# AIM OF THE EXERCISE:
Write the material out again exactly.
────────────────────────────────────────
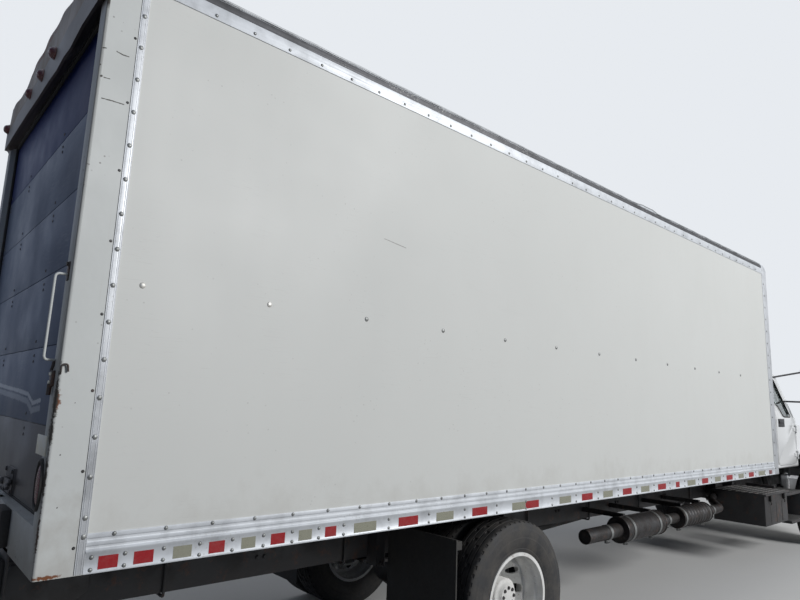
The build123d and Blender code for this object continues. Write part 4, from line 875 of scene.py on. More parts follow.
def dent_header(mesh):
    """Cuts the header into short lengths and bends its edges, as the knocks have left them."""
    for index in range(49):
        middles = ((face, face.calc_center_median()) for face in mesh.faces)
        header = [face for face, middle in middles if middle.z > 3.45 and middle.y > at(0.112)]
        cut(mesh, header, (-1.2 + index * 0.05, 0, 0), (1, 0, 0))
    for vert in mesh.verts:
        place = vert.co
        if abs(place.z - 3.802) < 0.002 and place.y > at(0.0):
            place.z = interpolate(HEADER_TOP_EDGE, place.x)
            place.y -= 0.006 * sin(place.x * 9.0) ** 2
        elif place.z > 3.82:
            place.z = 3.832 - 0.4 * (3.832 - interpolate(HEADER_TOP_EDGE, place.x))
        elif abs(place.z - 3.457) < 0.002 and place.y > at(0.0):
            place.z += interpolate(HEADER_LOW_EDGE, place.x)
        elif 3.61 < place.z < 3.625 and place.y > at(0.0):
            place.y -= 0.004 * sin(place.x * 7.0 + 1.0) ** 2
            place.z += 0.7 * interpolate(HEADER_LOW_EDGE, place.x)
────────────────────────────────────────
# SOLUTION TO THE PROBLEM:
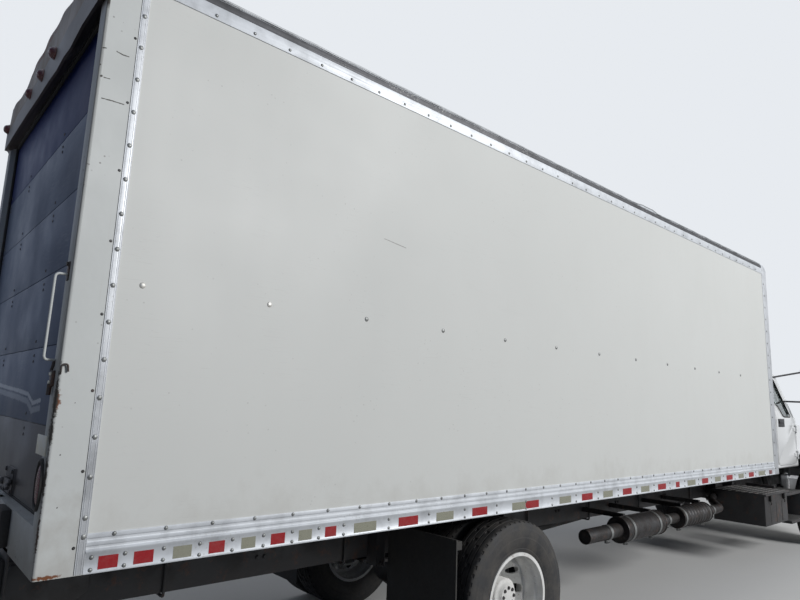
The build123d and Blender code for this object continues. Write part 4, from line 875 of scene.py on. More parts follow.
def dent_header(mesh):
    """Cuts the header into short lengths and bends its edges, as the knocks have left them."""
    for index in range(49):
        middles = ((face, face.calc_center_median()) for face in mesh.faces)
        header = [face for face, middle in middles if middle.z > 3.45 and middle.y > at(0.112)]
        cut(mesh, header, (-1.2 + index * 0.05, 0, 0), (1, 0, 0))
    for vert in mesh.verts:
        place = vert.co
        if abs(place.z - 3.802) < 0.002 and place.y > at(0.0):
            place.z = interpolate(HEADER_TOP_EDGE, place.x)
            place.y -= 0.006 * sin(place.x * 9.0) ** 2
        elif place.z > 3.82:
            place.z = 3.832 - 0.4 * (3.832 - interpolate(HEADER_TOP_EDGE, place.x))
        elif abs(place.z - 3.457) < 0.002 and place.y > at(0.0):
            place.z += interpolate(HEADER_LOW_EDGE, place.x)
        elif 3.61 < place.z < 3.625 and place.y > at(0.0):
            place.y -= 0.004 * sin(place.x * 7.0 + 1.0) ** 2
            place.z += 0.7 * interpolate(HEADER_LOW_EDGE, place.x)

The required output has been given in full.